## YOUR GOAL
Pull out every line below that contains the word "context".

## DATA SEGMENT
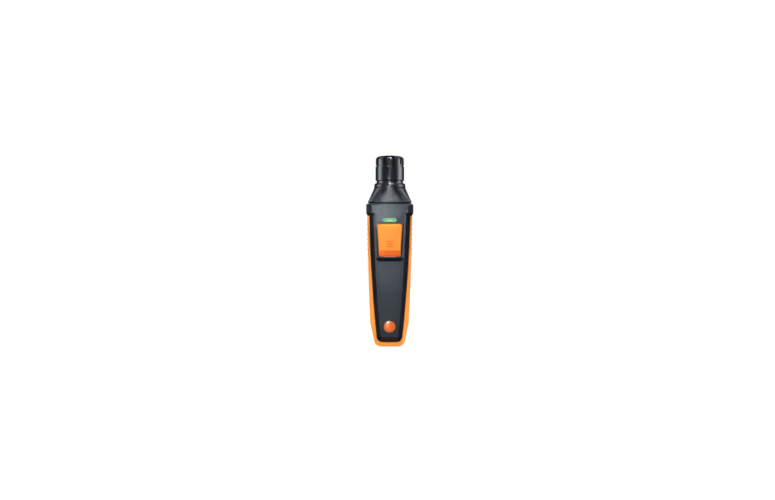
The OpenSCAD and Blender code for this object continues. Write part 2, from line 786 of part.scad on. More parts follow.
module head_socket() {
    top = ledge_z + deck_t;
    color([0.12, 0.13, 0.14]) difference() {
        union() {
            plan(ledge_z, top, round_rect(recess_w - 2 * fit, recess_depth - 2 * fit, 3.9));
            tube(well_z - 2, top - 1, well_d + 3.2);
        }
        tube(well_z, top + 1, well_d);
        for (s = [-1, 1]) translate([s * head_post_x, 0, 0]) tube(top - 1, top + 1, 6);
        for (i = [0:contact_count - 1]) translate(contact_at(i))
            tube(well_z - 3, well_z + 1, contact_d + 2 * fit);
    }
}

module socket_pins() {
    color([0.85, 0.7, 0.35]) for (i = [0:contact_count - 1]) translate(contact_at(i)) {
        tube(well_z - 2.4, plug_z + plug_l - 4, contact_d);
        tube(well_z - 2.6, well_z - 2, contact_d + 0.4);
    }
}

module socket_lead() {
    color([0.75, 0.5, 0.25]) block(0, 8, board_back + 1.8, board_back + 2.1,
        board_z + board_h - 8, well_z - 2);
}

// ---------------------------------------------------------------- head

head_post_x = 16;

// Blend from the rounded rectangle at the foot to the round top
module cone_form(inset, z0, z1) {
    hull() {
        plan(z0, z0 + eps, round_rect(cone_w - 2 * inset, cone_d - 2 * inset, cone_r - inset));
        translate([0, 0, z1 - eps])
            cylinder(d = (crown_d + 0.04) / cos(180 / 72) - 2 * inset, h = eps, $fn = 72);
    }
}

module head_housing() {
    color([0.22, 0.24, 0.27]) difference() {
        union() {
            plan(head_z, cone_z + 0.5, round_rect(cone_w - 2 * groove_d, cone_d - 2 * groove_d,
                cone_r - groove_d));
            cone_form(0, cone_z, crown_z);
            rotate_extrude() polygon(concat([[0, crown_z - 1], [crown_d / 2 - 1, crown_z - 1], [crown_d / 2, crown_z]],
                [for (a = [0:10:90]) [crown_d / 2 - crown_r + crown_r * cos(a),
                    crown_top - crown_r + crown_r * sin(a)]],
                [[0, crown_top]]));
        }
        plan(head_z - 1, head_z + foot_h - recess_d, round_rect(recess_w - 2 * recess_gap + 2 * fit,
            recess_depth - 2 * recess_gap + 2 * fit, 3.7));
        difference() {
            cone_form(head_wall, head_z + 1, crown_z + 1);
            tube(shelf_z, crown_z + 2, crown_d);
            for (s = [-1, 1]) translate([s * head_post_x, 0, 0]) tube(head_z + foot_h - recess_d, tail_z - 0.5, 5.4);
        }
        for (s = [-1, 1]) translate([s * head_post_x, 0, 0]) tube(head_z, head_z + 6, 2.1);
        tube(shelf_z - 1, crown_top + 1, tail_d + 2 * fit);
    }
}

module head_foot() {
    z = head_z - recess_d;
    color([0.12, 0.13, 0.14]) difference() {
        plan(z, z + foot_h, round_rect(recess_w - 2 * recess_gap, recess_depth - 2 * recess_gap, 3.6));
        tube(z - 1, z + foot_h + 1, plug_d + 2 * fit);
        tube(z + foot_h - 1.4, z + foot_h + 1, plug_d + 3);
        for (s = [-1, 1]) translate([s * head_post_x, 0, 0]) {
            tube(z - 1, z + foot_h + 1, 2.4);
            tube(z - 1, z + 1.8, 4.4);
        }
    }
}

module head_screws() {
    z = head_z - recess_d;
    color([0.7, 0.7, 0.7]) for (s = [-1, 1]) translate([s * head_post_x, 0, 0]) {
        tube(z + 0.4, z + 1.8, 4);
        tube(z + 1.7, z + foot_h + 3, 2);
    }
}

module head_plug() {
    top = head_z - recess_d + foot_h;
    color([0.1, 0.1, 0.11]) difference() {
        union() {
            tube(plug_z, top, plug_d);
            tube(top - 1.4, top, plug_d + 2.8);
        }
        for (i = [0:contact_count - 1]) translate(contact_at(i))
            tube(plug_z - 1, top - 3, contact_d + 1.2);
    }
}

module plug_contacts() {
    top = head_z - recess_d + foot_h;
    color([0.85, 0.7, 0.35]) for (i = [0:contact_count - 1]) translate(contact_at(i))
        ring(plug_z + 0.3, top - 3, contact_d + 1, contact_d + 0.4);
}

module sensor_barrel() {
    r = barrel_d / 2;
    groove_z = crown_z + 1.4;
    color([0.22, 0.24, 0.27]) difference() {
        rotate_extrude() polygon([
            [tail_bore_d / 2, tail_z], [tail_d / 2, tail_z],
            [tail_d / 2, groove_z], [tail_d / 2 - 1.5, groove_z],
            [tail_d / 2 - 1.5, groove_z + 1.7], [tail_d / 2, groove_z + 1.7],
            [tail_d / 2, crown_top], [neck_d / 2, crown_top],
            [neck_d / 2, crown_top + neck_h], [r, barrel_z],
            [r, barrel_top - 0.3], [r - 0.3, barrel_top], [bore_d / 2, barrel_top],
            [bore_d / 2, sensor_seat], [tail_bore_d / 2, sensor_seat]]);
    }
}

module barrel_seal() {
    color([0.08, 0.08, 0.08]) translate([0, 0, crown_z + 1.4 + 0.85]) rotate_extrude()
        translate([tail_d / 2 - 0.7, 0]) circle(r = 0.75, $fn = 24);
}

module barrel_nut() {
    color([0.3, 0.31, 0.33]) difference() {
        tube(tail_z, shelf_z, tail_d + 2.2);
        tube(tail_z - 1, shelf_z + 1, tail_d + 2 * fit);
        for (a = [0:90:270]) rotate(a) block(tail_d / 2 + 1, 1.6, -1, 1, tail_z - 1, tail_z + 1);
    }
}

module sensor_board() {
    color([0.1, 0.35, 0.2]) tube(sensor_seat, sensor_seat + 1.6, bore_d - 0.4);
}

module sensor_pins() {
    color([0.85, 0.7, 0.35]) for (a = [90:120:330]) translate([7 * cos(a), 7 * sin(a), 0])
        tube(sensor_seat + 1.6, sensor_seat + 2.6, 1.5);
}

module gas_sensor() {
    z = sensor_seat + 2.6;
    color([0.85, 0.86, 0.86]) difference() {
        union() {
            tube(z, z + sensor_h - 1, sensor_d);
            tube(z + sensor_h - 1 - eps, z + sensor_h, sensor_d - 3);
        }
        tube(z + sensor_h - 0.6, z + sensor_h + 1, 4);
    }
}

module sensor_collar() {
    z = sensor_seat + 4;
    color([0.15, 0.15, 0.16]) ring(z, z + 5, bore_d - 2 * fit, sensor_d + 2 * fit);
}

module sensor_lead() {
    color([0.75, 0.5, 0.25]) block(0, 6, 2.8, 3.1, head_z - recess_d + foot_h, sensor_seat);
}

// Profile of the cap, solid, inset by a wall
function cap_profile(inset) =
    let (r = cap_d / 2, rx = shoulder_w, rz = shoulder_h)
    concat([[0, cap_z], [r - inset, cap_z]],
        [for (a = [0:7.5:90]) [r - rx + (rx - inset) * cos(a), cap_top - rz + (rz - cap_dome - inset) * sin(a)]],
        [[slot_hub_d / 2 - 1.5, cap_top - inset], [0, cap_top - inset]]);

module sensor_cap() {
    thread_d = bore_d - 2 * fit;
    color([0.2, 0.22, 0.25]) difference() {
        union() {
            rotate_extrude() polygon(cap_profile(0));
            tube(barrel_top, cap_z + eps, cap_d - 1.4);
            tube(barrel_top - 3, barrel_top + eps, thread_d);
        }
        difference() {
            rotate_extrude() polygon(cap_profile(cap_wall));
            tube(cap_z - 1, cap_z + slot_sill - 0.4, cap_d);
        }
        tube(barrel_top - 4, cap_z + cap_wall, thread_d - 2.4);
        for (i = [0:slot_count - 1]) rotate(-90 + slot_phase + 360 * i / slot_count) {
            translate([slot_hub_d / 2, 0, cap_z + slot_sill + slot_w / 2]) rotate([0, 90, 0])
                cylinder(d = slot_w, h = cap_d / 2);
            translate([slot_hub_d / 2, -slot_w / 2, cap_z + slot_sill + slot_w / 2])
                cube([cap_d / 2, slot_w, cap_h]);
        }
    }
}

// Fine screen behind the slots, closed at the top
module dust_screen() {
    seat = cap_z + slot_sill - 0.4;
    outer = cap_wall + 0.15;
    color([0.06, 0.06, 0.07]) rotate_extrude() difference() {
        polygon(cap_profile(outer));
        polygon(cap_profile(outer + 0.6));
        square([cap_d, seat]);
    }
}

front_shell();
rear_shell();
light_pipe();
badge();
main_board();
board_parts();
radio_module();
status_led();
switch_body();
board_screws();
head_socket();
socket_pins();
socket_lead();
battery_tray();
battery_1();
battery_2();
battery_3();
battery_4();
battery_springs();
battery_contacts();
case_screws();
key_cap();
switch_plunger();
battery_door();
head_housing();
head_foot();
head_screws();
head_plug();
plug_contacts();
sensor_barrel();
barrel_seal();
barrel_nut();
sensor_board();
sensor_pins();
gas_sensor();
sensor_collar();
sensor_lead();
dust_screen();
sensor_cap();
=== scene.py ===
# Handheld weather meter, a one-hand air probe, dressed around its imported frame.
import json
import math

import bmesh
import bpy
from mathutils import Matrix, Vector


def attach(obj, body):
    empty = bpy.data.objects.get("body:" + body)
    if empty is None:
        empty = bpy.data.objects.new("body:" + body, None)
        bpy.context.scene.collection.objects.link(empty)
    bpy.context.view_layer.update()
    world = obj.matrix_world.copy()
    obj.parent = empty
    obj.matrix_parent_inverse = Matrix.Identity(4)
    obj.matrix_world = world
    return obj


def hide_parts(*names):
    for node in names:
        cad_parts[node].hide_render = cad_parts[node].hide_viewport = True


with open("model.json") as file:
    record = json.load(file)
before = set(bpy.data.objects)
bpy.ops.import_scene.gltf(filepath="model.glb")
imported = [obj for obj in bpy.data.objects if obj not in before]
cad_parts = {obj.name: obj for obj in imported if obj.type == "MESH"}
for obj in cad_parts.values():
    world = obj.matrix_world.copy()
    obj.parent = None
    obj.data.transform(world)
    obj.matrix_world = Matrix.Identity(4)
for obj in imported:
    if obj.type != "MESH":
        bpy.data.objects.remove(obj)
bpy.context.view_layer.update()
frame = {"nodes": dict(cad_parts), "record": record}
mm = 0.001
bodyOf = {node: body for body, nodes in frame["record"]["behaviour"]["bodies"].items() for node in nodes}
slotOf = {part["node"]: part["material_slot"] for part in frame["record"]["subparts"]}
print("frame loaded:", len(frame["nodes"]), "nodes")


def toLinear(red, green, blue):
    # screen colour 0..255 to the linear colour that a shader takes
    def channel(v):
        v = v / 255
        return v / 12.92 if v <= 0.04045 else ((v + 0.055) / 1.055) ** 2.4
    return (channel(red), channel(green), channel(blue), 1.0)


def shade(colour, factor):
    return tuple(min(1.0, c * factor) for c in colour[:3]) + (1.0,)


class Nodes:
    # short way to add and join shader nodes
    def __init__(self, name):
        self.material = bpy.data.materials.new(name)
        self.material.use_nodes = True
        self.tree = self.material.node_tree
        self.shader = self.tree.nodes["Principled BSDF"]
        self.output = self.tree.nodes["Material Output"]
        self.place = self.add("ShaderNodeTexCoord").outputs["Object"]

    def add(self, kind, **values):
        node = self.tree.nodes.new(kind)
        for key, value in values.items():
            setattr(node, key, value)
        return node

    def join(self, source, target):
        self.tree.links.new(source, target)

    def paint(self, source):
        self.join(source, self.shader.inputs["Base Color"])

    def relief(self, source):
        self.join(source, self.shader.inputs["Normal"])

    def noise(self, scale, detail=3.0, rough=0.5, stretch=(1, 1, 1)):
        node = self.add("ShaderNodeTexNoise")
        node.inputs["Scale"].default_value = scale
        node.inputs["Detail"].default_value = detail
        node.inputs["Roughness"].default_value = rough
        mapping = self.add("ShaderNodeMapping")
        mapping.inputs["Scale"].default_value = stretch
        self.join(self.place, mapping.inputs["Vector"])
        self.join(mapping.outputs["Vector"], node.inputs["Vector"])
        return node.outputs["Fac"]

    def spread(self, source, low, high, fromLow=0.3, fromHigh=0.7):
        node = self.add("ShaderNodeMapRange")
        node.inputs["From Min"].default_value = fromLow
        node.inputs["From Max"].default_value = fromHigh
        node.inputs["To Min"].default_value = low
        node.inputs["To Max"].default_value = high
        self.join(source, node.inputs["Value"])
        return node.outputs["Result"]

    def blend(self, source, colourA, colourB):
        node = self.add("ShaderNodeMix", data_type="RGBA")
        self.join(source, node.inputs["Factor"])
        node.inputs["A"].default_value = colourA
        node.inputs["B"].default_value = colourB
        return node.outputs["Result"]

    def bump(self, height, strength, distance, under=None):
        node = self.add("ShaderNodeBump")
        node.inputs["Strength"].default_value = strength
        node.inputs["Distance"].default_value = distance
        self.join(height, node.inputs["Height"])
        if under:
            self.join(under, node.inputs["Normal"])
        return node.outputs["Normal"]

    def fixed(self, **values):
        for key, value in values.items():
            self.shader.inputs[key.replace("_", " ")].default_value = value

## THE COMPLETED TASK
        bpy.context.scene.collection.objects.link(empty)
    bpy.context.view_layer.update()
bpy.context.view_layer.update()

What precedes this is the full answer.